MORRISTOWN, NJ - Overlook Medical Center in Summit and Morristown Medical Center, both part of Atlantic Health System (a TAPinto.net sponsor), have each received the 2018 'Distinguished Hospital Award for Clinical Excellence' from Healthgrades, a leading online resource for comprehensive information about physicians and hospitals.
This distinction – the fifth consecutive time for Overlook and the eighth consecutive time for Morristown – once again places the hospitals among the top five percent for clinical performance among nearly 4,500 hospitals nationwide.

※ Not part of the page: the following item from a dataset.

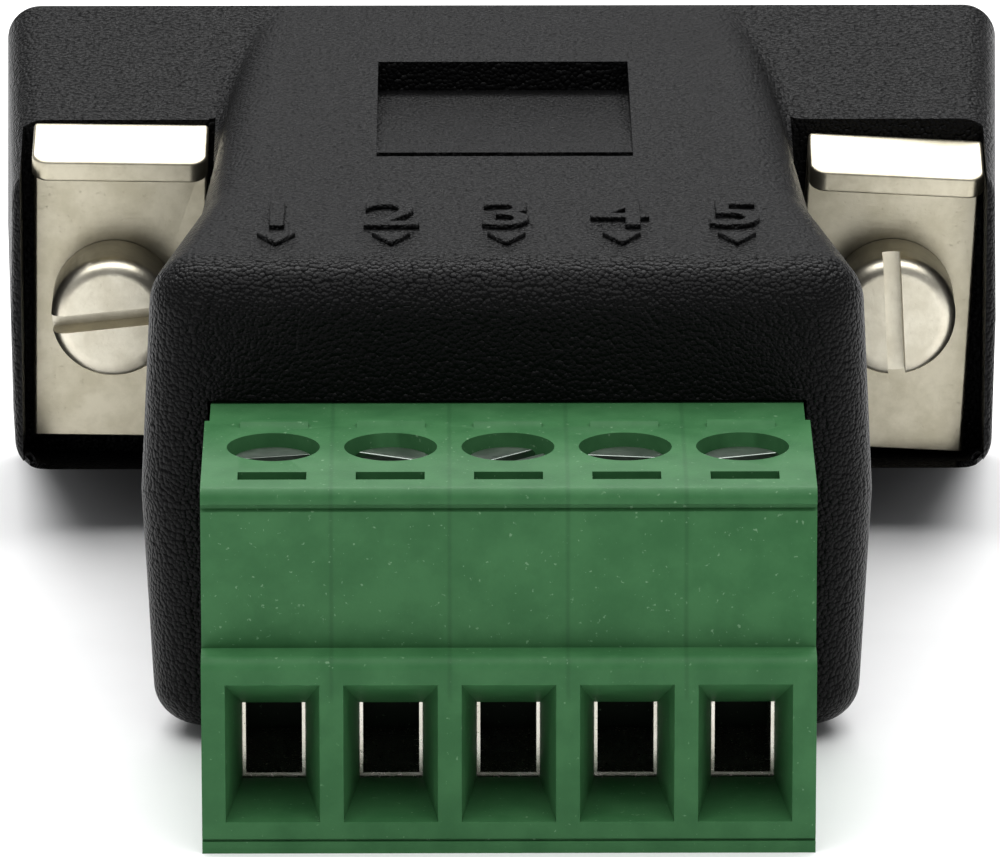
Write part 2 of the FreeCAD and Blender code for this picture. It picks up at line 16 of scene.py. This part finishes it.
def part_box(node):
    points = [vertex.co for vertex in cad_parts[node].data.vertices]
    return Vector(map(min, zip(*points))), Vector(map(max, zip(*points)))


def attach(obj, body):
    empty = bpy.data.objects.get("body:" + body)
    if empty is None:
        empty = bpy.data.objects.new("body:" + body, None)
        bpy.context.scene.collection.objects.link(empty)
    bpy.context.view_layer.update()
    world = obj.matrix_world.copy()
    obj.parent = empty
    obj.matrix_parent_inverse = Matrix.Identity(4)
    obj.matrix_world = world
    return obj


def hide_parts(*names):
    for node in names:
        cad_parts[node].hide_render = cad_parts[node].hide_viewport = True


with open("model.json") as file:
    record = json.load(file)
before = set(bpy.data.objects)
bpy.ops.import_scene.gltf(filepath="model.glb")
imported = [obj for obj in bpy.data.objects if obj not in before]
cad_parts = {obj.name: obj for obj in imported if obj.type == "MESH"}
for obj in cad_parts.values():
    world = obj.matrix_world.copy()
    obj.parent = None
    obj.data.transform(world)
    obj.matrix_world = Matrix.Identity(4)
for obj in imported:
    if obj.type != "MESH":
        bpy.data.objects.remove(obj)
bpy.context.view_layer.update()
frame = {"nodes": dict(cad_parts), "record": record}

# %% [markdown]
# The real adapter is about 45 mm long, so most sizes are easier to read in millimetres. The
# front face of the plug is the line that lengths are measured from, as on the drawing.

# %% Sizes that the pieces share
MM = 0.001
plug_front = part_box("plug_housing")[0].y
top_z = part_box("upper_shell")[1].z
pole_x = [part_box("clamp_screw_%d" % k)[0].x / 2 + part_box("clamp_screw_%d" % k)[1].x / 2
          for k in range(1, 6)]
pole_pitch = 3.5 * MM
print("plug front", round(plug_front / MM, 3), "top", round(top_z / MM, 3))

# %% [markdown]
# The camera looks at the plug from a little above. Its height and distance were worked out from
# the spacing of the poles and of the jackscrews: it stands about a third of a metre away, and a
# long lens keeps the ears nearly as large as the plug. The small shift is the photo's framing.

# %% Camera
camera_place = Vector((-1.857, plug_front / MM - 308.441, 109.970)) * MM
elevation = math.radians(17.498)
yaw = math.radians(0.329)
forward = Vector((math.sin(yaw) * math.cos(elevation), math.cos(yaw) * math.cos(elevation),
                  -math.sin(elevation)))
right = forward.cross(Vector((0, 0, 1))).normalized()
upward = right.cross(forward)
lens = bpy.data.cameras.new("camera")
lens.sensor_width = 36
lens.lens = 396.94
lens.shift_x = -0.00607
lens.shift_y = 0.01557
lens.clip_start = 0.01
camera = bpy.data.objects.new("camera", lens)
bpy.context.scene.collection.objects.link(camera)
camera.matrix_world = Matrix((
    (right.x, upward.x, -forward.x, camera_place.x),
    (right.y, upward.y, -forward.y, camera_place.y),
    (right.z, upward.z, -forward.z, camera_place.z),
    (0, 0, 0, 1)))
bpy.context.scene.camera = camera
print("camera elevation", round(math.degrees(elevation), 2), "lens", lens.lens)

# %% [markdown]
# Shader maths reads best as ordinary arithmetic. One small class wraps a socket, and each
# operator adds a Math node, also when the number comes first, as in 1 - mask. Every other node
# comes from one method that sets its settings first and then its values or links.

# %% Shader helpers
class Signal:
    """An output socket that ordinary arithmetic works on."""

    def __init__(self, finish, socket):
        self.finish = finish
        self.socket = socket

    def _math(self, operation, first, second=0.0):
        return self.finish.node("ShaderNodeMath", {"operation": operation}, {0: first, 1: second})

    def __add__(self, other):
        return self._math("ADD", self, other)

    def __radd__(self, other):
        return self._math("ADD", other, self)

    def __sub__(self, other):
        return self._math("SUBTRACT", self, other)

    def __rsub__(self, other):
        return self._math("SUBTRACT", other, self)

    def __mul__(self, other):
        return self._math("MULTIPLY", self, other)

    def __rmul__(self, other):
        return self._math("MULTIPLY", other, self)

    def __truediv__(self, other):
        return self._math("DIVIDE", self, other)

    def ramp(self, low, high):
        """0 below low, 1 above high, smooth between."""
        return self.finish.node(
            "ShaderNodeMapRange", {"interpolation_type": "SMOOTHSTEP"},
            {"Value": self, "From Min": low, "From Max": high})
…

“Being named a Distinguished Hospital by Healthgrades now for a fifth year underscores our continued focus on professionalism, the commitment of our team members to continuous quality improvement and our involvement in novel research,” said Alan Lieber, president of Overlook Medical Center. “This recognition helps distinguish Overlook as a source of high quality health care and innovation that our communities can rely on.”
The 250 recipients of the 'Distinguished Hospital Award for Clinical Excellence' stand out among the rest of U.S. hospitals for overall clinical excellence across a broad spectrum of care. During the 2018 study period (2014-16), these hospitals showed superior performance in clinical outcomes for patients in the Medicare population across at least 21 of 32 of the most common inpatient conditions and procedures —as measured by objective clinical outcomes performance data (risk-adjusted mortality and in-hospital complications).
“We commend hospitals that have achieved Healthgrades 2018 Distinguished Hospital Award for Clinical Excellence, demonstrating a steadfast commitment to high-quality care for their patients,” said Brad Bowman, M.D., Chief Medical Officer, Healthgrades. “Hospitals that meet these high-quality standards will continue to distinguish themselves with consumers making decisions about where to receive care.”
From 2014-16, patients treated in hospitals receiving the Healthgrades 'Distinguished Hospital Award for Clinical Excellence' had, on average, a 26.3 percent lower risk of dying -- across 19 procedures and conditions where mortality is the clinical outcome -- than if they were treated in hospitals that did not achieve this distinction.